Machine Learning in Finance Explained

Machine learning models find patterns in financial data that traditional formulas can't — here's how they actually work, in plain English.

6 min read · Updated July 15, 2026

What machine learning is, without the jargon

Machine learning is a set of techniques for finding patterns in data by example rather than by explicit instruction. Instead of a programmer writing "if X then Y," a model is shown many past examples and learns which combinations of inputs tend to go with which outcomes. In finance, it usually falls into two broad camps: supervised learning, where past outcomes are known and labeled, and unsupervised learning, where the model looks for structure with no labels at all.

Supervised learning: learning from labeled outcomes

Supervised learning is the more common approach in finance. Take loan default prediction: a model is trained on thousands of past loans, each labeled as "defaulted" or "repaid," along with features like income, credit history, and loan size. The model learns which combinations of features tend to precede default, then applies that pattern to score new applicants it hasn't seen. The same logic underlies fraud scoring and churn prediction.

Unsupervised learning: finding structure without labels

Unsupervised learning has no "correct answer" to train against. A model might group customers into behavioral clusters, or flag a transaction as anomalous simply because it doesn't resemble the patterns most other transactions follow — useful for catching fraud types that haven't been explicitly labeled before.

Why more data doesn't always mean a better model

A model can score extremely well on the data it was trained on and still perform poorly going forward — a problem called overfitting. It happens when a model learns coincidental noise in historical data rather than a genuine underlying relationship. The standard defense is testing a model on data it never saw during training, but even that isn't a live guarantee, since financial relationships shift over time in ways a fixed historical sample can't fully capture.

For how this compares to older statistical methods, see AI vs Traditional Financial Models →

Where ML shows up in day-to-day finance

The honest limits

Financial markets are non-stationary — the relationships between variables shift as conditions, regulation, and participant behavior change over time. A model trained on one economic regime can quietly degrade in another. And because markets are competitive, any pattern that becomes reliably profitable tends to get arbitraged away once enough participants — including other models — start exploiting it.

Quick answers

What's the difference between machine learning and a traditional statistical model?

Traditional statistical models like linear regression use a small number of hand-chosen variables and clear assumptions.
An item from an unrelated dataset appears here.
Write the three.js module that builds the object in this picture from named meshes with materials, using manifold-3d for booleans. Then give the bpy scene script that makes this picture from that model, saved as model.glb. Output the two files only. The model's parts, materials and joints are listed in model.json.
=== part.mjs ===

Machine learning models can learn from many more variables and complex, nonlinear relationships automatically, at the cost of being harder to interpret.

What is overfitting, and why does it matter in finance?

Overfitting is when a model learns the noise in its training data rather than the true underlying pattern. In finance this is especially dangerous because it makes a model look great on historical backtests while failing on new, live data.

Does more data make a machine learning model better?

Only if the data is relevant and clean. Markets change regime over time, so a decade of old data can mislead a model about current conditions rather than help it.